For four centuries, the valley kept its secret. Rice paddies covered the streets where samurai once walked. Farmers tilled soil above buried gardens and temple foundations. Then, in 1967, archaeologists began digging into a narrow valley in Fukui Prefecture, and an entire medieval city started rising from the earth. Ichijodani -- the fortified capital of the Asakura clan -- had been waiting beneath the surface since Oda Nobunaga razed it in 1573. What emerged was one of Japan's most complete pictures of Sengoku-period urban life: a lord's mansion, samurai residences, merchant quarters, craft workshops, temples, and four exquisite Japanese gardens, all preserved by the very destruction that ended them.
The Asakura chose their capital wisely. Ichijodani sits in a narrow valley branching off the Asuwa River, roughly 500 meters wide and three kilometers long. Mountains wall the valley on three sides -- east, west, and south -- while the river guards the northern approach. In 1471, when Asakura Toshikage displaced the Shiba clan as military governor of Echizen Province, he recognized this natural fortress for what it was. He sealed the valley's northern and southern ends with walls and gates, then built hilltop fortifications on the surrounding ridges. Within this enclosed space, he constructed his fortified mansion at the center, surrounded by the homes of his relatives and retainers. Merchants, artisans, and Buddhist monks followed, filling in the spaces between.
What made Ichijodani remarkable was not its military strength but its cultural ambition. When the Onin War tore Kyoto apart starting in 1467, Toshikage offered sanctuary to fleeing artists, scholars, and craftspeople. The refugees brought the capital's refinement with them, and Ichijodani blossomed into an unlikely center of culture deep in the mountains of Echizen. By the time of Asakura Takakage, who led the clan from 1493 to 1548, the valley town had swelled to over 10,000 inhabitants. Excavations have confirmed the sophistication: elegantly decorated rooms in the lord's residence, libraries, and four Japanese gardens that earned designation as Special Places of Scenic Beauty. The Asakura built something rare in wartime Japan -- a place where military power and aesthetic refinement coexisted.

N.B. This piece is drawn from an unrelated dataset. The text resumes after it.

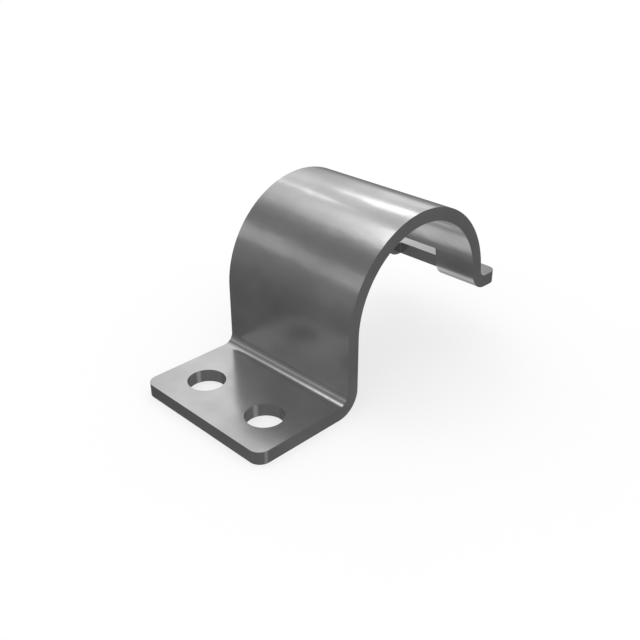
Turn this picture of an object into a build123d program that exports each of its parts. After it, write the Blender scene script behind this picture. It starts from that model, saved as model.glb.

The end came swiftly. The Asakura maintained close ties to the Ashikaga shogunate, and when Oda Nobunaga seized Kyoto, the Asakura found themselves on the wrong side of history. Shogun Ashikaga Yoshiaki appointed Asakura Yoshikage as regent and begged for help driving Nobunaga from the capital. Nobunaga responded with invasion. After decisive victories at the Siege of Kanegasaki and the Battle of Anegawa in 1570, the entire Asakura domain lay exposed. In 1573, Nobunaga's armies swept into Echizen and burned Ichijodani to the ground. Yoshikage fled, was betrayed by his own kinsman Asakura Kageakira, and took his own life. A century of Asakura rule ended in fire and ash, and the valley fell silent.
The excavations that began in 1967 have continued for over five decades, and the scale of what they have uncovered is staggering. Approximately 1.7 million artifacts have been pulled from the earth, and 2,343 of them carry national designation as Important Cultural Properties. The entire 278-hectare site holds the status of Special Historic Site, one of Japan's highest protections. Archaeologists mapped the full layout of the town -- the lord's house, samurai streets, merchant quarters, craft workshops, and temples -- creating a remarkably complete picture of daily life in a Sengoku-period castle town. A 200-meter stretch of the main street has been reconstructed with samurai and merchant residences, and four buried gardens were carefully restored. The Ichijodani Asakura Family Site Museum displays the most significant finds, from ceramics and weapons to the small personal objects of people whose names are lost to history.
Located at 36.00N, 136.30E in a narrow mountain valley southeast of Fukui city center. From the air, look for the distinct valley formation branching off the Asuwa River, with mountains enclosing three sides. The reconstructed street and archaeological site are visible as a cleared area within the forested valley. Nearest airport is Komatsu Airport (RJNK), approximately 55 km to the north-northeast. Fukui Airport (RJNF) is a smaller regional field closer at about 15 km northwest. The valley orientation runs roughly north-south, making it distinctive when approaching from altitude.